Adhering to the principles of centralization and harmonization will aid implementation by creating centralized enforcement authority and a harmonized set of rules applicable to all players subject to the draft and/or contractual relations with MLB teams. The history of the 17-year old rule suggests, however, that, even where centralized enforcement of a rule is contemplated, implementation requires the willingness to compel obedience with important rules. This willingness has not been apparent in the past behavior of either teams or the Commissioner's Office.
The MLBPA could play a significant role in making sure the principle of implementation is robust. In the past, the MLBPA's position on Latin minor league recruits is that such recruits, and their treatment by MLB teams, did not fall within its jurisdiction as the bargaining representative for major league players. This position, whether or not technically correct, deprived Latin children and young men of the political influence of a labor union representing the interests of professional baseball players. The MLBPA's active pursuit of a worldwide draft, including its interesting proposals to eliminate the baseball academies in favor of a centralized training system, indicates that the MLBPA will now play a more active role in monitoring the implementation of MLB rules in Latin America. We applaud and encourage this development.

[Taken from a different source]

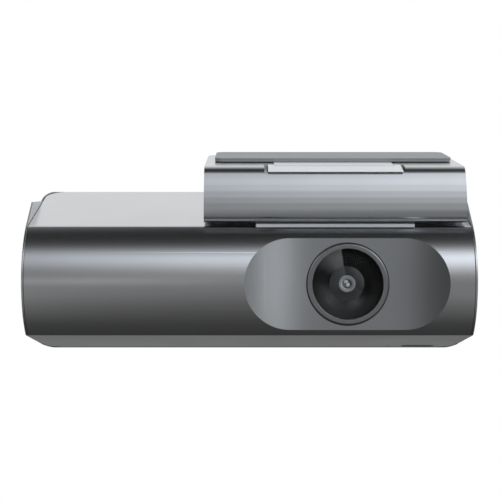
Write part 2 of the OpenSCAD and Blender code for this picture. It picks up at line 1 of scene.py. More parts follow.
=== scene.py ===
"""Looks of a wedge-nosed dash camera that hangs from a windscreen by a sliding bracket.

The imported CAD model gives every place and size. Each visible CAD node is shown through a
merged, bevelled copy of its own mesh, so that its round faces shade smoothly, and the small
fittings that CAD leaves out are added to those copies.
"""
from __future__ import annotations

import json
import logging
import math
from dataclasses import dataclass
from enum import Enum
from typing import Any, Iterable, Sequence

import bmesh
import bpy
from mathutils import Euler, Vector
from mathutils.bvhtree import BVHTree
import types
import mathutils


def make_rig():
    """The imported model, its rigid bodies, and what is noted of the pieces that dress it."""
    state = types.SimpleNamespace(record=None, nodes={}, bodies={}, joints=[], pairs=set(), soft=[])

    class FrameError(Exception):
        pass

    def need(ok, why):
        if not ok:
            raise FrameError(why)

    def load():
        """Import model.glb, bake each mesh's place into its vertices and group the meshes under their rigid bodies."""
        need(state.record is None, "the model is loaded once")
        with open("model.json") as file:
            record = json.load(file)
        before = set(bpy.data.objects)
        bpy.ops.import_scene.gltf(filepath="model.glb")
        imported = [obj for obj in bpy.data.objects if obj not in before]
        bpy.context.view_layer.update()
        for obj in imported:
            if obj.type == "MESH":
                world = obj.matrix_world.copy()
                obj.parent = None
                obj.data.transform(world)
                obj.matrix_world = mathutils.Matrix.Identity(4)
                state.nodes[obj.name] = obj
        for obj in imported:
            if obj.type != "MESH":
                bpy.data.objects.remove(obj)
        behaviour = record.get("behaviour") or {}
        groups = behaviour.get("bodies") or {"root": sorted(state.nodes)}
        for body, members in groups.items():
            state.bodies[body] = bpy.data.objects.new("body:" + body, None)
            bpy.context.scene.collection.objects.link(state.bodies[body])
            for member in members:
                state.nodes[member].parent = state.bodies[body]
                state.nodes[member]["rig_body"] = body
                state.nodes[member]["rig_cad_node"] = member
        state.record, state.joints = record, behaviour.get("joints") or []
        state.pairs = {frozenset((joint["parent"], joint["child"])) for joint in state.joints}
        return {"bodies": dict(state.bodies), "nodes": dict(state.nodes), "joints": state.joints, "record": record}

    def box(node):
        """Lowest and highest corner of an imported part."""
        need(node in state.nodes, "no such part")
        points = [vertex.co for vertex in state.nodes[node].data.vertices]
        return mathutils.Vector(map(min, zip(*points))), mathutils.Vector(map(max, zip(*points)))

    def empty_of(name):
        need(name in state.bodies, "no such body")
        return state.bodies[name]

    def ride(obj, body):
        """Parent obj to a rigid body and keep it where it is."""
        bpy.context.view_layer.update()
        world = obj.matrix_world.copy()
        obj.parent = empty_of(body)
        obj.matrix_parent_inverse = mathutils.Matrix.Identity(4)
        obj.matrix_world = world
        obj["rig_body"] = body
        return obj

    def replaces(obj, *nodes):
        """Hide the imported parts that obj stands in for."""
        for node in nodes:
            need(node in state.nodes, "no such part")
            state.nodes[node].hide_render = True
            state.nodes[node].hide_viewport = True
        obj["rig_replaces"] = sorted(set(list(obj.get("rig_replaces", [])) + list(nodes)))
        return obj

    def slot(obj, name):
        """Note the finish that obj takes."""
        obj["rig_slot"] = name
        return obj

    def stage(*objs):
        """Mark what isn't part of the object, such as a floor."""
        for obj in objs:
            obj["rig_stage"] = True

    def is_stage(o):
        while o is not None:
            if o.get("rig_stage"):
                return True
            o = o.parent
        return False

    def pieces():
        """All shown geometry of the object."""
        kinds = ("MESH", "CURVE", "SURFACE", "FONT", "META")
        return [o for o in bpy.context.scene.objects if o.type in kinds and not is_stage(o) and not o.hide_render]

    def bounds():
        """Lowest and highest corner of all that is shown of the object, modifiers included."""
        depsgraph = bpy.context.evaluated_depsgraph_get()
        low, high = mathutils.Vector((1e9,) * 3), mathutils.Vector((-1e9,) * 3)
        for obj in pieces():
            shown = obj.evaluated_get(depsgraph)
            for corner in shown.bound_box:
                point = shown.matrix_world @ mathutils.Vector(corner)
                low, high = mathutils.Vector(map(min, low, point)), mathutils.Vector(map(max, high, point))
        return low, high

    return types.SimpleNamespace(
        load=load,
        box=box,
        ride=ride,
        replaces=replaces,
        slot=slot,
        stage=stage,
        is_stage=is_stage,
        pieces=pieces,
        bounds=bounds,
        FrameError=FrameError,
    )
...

In addition to MLBPA oversight, the committee constructing the worldwide draft proposal and its attendant rules should seriously consider involving non-governmental organizations in monitoring the implementation of the new system by teams and the Commissioner's Office. Neutral, independent third-party monitoring of the implementation of the rules would bring credibility and transparency to the new strategy for recruiting Latin prospects that the current free agency/academy system sorely lacks.
The teams, Commissioner's Office, and the MLBPA have a historic opportunity with the proposed worldwide draft to establish a system of recruiting and training Latin baseball prospects that recognizes, respects, and protects the rights and interests of Latin children and young men who dream of playing in The Show.